Qui a tué
Laura Hunt, une ravissante jeune femme qui doit une partie de sa notoriété au
chroniqueur Waldo Lydecker ? L'inspecteur Mark McPherson mène l'enquête et
interroge notamment Lydecker, qui considère Laura non seulement comme sa
création, mais aussi comme un être lui appartenant.
« Laura »
est certainement l’un des films les plus réussit d’Otto Preminger, d’abord
parce qu’il s’est battu « bec et ongle » pour imposer ses choix,
notamment autour des décors, du style du film qui se veut un mélange de
plusieurs styles de narration policière, avec une dominante inspirée d’Agatha
Christie. Le réalisateur a voulu des décors chargés qui rappelle un peu
l’univers des romans policiers anglo-saxons comme dans la description de
l’univers d’Hercule Poirot. Les décors fourmillent d’éléments et chacun ont une place bien
précise dans l’histoire jusqu’à la clé de l’énigme qui passe de manière récurrente
devant les yeux des spectateurs, sans pour autant susciter un intérêt direct.
Mais la
réussite de « Laura » ne s’arrête pas là, elle perdure dans
l’approche des personnages avec une peinture jouant sur les ambiguïtés des uns
et des autres, à l’image de Waldo Lydecker, écrivain, journaliste riche et
amoureux fou de Laura, premier suspect, dans l’affaire de ce meurtre par
l’exclusivité parfois obsessionnelle qu’il entretenait avec la victime, une
obsession qui l’obligeait à évincer chacun de ses amants, tout en laissant
planer un doute sur les raisons de ce combat acharné. Et puis il y a
l’inspecteur Mark McPherson, qui n’est
pas sans rappeler bien évidemment Humphrey Bogart avec cet air rugueux, un brin
mystérieux, dont l’ambiguïté joue sur les rapports qu’il entretient avec la
victime, dont il ne connait au départ que le portrait, mais qui semble le
fasciner comme une obsession.
Mais Otto
Preminger ne s’est pas arrêter à simplement réaliser un nouveau film, il en a
réinventer les codes , en jouant en permanence sur les ambiances, renouvelant
les codes du huit clos, pour donner cet atmosphère si particulière au film,
quasiment obsessionnel pour le spectateur.

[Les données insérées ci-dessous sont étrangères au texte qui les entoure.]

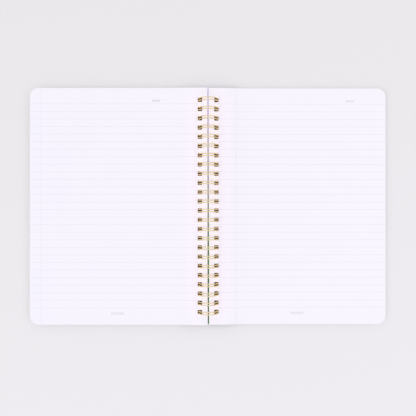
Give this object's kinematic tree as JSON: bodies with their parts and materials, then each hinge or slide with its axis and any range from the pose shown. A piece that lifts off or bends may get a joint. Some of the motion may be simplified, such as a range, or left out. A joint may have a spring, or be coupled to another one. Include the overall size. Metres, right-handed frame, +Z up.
{
  "type": "spiral notebook",
  "caption": "Open ruled notebook with a twin-loop wire binding, lying flat, its covers and blocks of pages swinging about the rings.",
  "frame": {"origin": "on the table, under the middle of the spine at half the height of the pages", "axes": "X across the spread with the right-hand page at +X, Y along the spine towards the heads of the pages, Z up"},
  "size_m": [0.328, 0.2178, 0.0169],
  "materials": {
    "binding_wire": "pale gold, shiny",
    "front_card": "soft matt card",
    "left_paper": "smooth ruled paper",
    "right_paper": "smooth ruled paper",
    "back_card": "soft matt card"
  },
  "bodies": {
    "binding": {"twin_loop_wire": "binding_wire"},
    "front_leaf": {"front_cover": "front_card"},
    "left_block": {"left_pages": "left_paper"},
    "right_block": {"right_pages": "right_paper"},
    "back_leaf": {"back_cover": "back_card"}
  },
  "joints": [
    {"name": "front_cover_swing", "type": "hinge", "parent": "binding", "child": "front_leaf", "pos_m": [0, 0, 0.00768], "axis": [0, 1, 0], "range_deg": [0, 180]},
    {"name": "left_pages_turn", "type": "hinge", "parent": "front_leaf", "child": "left_block", "pos_m": [0, 0, 0.00768], "axis": [0, 1, 0], "range_deg": [0, 180]},
    {"name": "back_cover_swing", "type": "hinge", "parent": "binding", "child": "back_leaf", "pos_m": [0, 0, 0.00768], "axis": [0, -1, 0], "range_deg": [0, 180]},
    {"name": "right_pages_turn", "type": "hinge", "parent": "back_leaf", "child": "right_block", "pos_m": [0, 0, 0.00768], "axis": [0, -1, 0], "range_deg": [0, 180]}
  ]
}
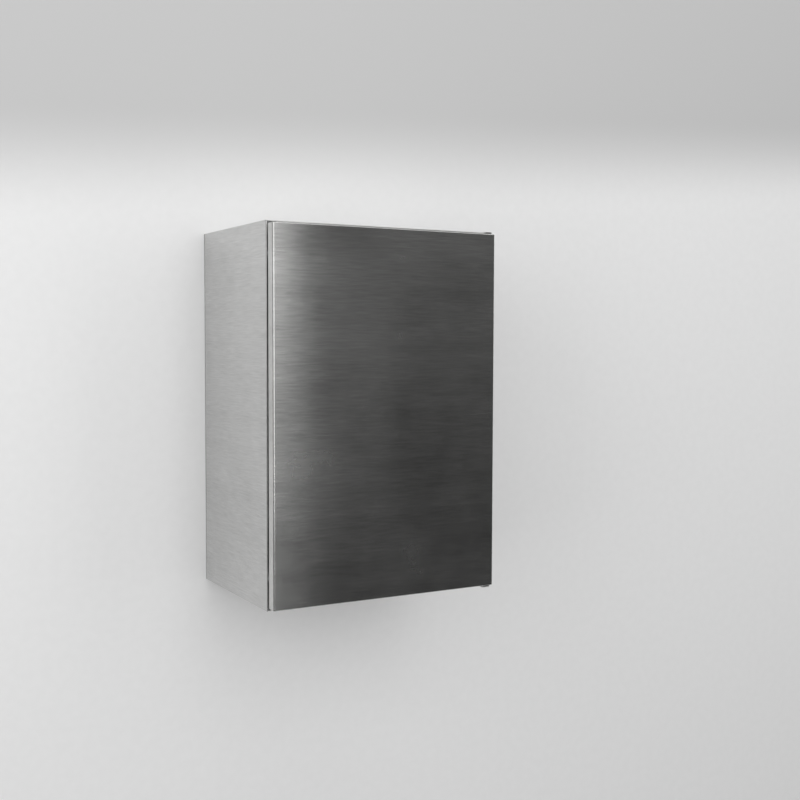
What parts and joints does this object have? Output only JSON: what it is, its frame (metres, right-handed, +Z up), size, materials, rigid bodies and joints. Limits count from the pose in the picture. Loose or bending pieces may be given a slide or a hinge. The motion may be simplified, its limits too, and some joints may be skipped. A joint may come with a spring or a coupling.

Le film se construit en toute
simplicité, avec des indices disséminés tout au long du film pour un final renversant.
On finit avec le pari d’Otto Preminger d’avoir imposé Gene Tierney, déjà en lutte contre la maladie qui mettait en péril sa santé mentale. L’actrice
est rayonnante et hypnotise radicalement l’écran. Ses apparitions sont
quasiment fantasmagoriques. Le talent n’a jamais été aussi présent, le trait le
plus sensiblement effacé est celui de la tragédie théâtrale dont les acteurs
abusaient à l’époque. Pourtant le réalisateur joue clairement la carte du théâtre
dans sa mise en scène, avec des décors soignés et mise en valeur pour mettre en
lumière l’histoire et devenir l’une des clés de la mise en scène.
En conclusion,
« Laura » est certainement l’un des plus grands chef-d’œuvres d’Otto
Preminger, qui permet à Gene Tierney de littéralement rayonner dans un film qui
se permet au passage de renouveler le genre du film noir.